現在日本政府は「2030年代前半までに官民合わせて年間30回ロケットを打上げること」を目標に掲げている。そうした中でNECスペーステクノロジーでも打上げ機数の増加に対応するため、生産能力増強に取り組んでいる。
加えて、現在民間ロケットの開発も増えており「そうした領域にもロケット搭載機器を提供していきたい」とTakada氏は意気込みを語る。
「そのための具体的な動きとしては、複数のロケットで使える共通機器の開発を進めています。そうすることで、生産数が増え、価格を抑えて提供できるようにしていきたいと考えています。
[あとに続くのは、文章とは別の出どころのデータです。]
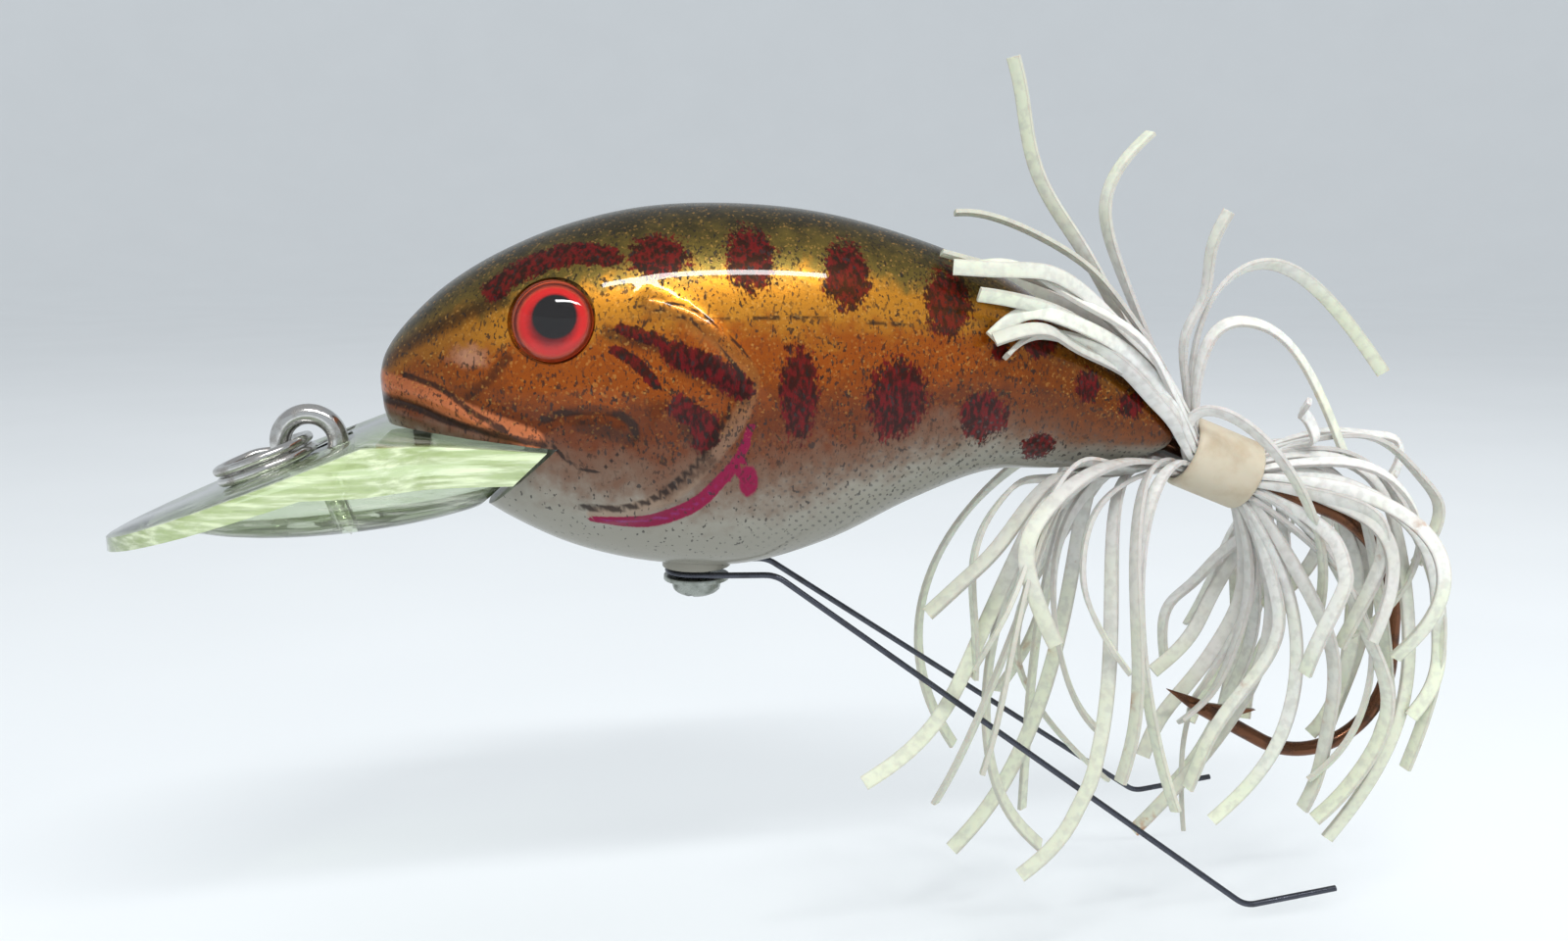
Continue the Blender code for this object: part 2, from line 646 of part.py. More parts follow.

」
なお、国内向けにさまざまなロケットに共通利用できる機器を開発した暁には「海外に広く展開する構想も抱いている」とのことだ。
「今後、打上げ機数が増えていくこともあり、ロケット搭載機器開発の業界は大きく伸びていくことが予想されます。また我々の仕事はロケットの打上げ支援にまで携われ、達成感ややりがいも得られる仕事です。一人でも多くの方に仲間に加わってもらえると嬉しいですね」
Takada Masatoshi氏プロフィール
K大学大学院 電気電子工学専攻 修了
新卒入社後は、人工衛星搭載機器の設計、サブシステム設計を経験。
その後、生産管理部・経営管理部を経て、現在はロケット搭載機器の開発、プロジェクトマネジメント業務に従事している。
趣味は旅行とキャンプ・トレッキング・ダイビング等のアウトドア。休日は大自然へ繰り出しリフレッシュし、仕事への活力をチャージしている。

※本記事は、2025年3月31日時点の情報です。